Helpfulness in financial products is about relevance and timing. It's about surfacing the right insight at the moment when a user can act on it — not just when the data is available. A correct insight delivered at the wrong moment is noise. A correct insight delivered when the user is making a decision is value.


Getting to helpfulness requires knowing your users well — how they actually behave, not how you assume they do. It requires building feedback loops into the feature so you can learn whether it's changing behaviour over time. It requires being honest with yourself when a feature is technically working but not actually helping anyone.

Last: sell

Revenue, conversion, upsell — these are legitimate business goals. They are also the natural outcome of features that have genuinely earned accuracy and helpfulness first.

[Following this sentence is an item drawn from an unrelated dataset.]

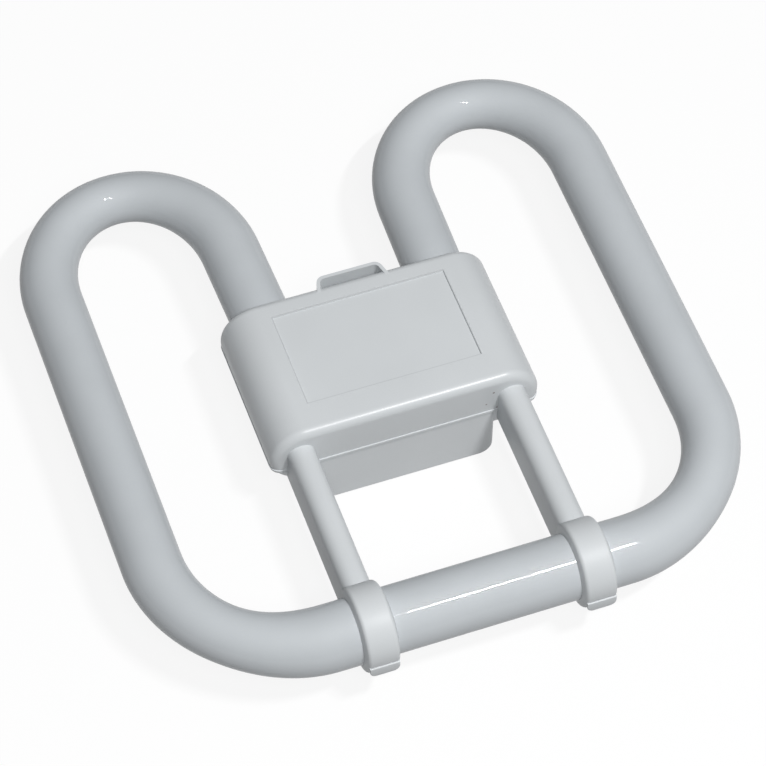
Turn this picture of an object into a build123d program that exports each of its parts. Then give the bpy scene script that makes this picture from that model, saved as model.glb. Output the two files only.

The financial features that drive the most sustainable commercial outcomes are the ones users trust and rely on. When a feature has demonstrated — through consistent accuracy over time — that it understands a user's financial life, users become receptive to its recommendations. A suggestion to open a savings account from an app that has spent six months giving you reliable spending insights lands very differently than the same suggestion from an app you've never trusted.


Rushing to sell before accuracy and helpfulness are in place doesn't accelerate revenue. It undermines the credibility that would have made the revenue possible.

Business teams will not love this sequencing. Leadership will push for commercial outcomes faster. The pressure to demonstrate ROI on a feature before it has had time to earn user trust is real, constant, and understandable.


But skipping steps one and two to reach step three is the fastest route to a feature that users abandon — taking the commercial opportunity with it.

Why this is really about trust

Underneath the sequencing principle is a simpler idea: trust is infrastructure.

In physical banking, trust was built through decades of presence — the branch on the high street, the institution that had been there longer than you'd been alive. Digital banks don't have that. They have to earn trust through the quality of their product interactions, one feature at a time.


Every accurate insight is a deposit into a trust account. Every helpful recommendation is another deposit. And when the commercial moment comes — when the product suggests something that would benefit both the user and the business — there's enough trust in the account to make it land.


The reverse is also true. Every premature insight, every inaccurate recommendation, every feature that prioritised the sale over the user — these are withdrawals. And in a trust account with a young balance, you can go negative very quickly.


Building for accuracy first isn't slow. It's the only approach that actually compounds.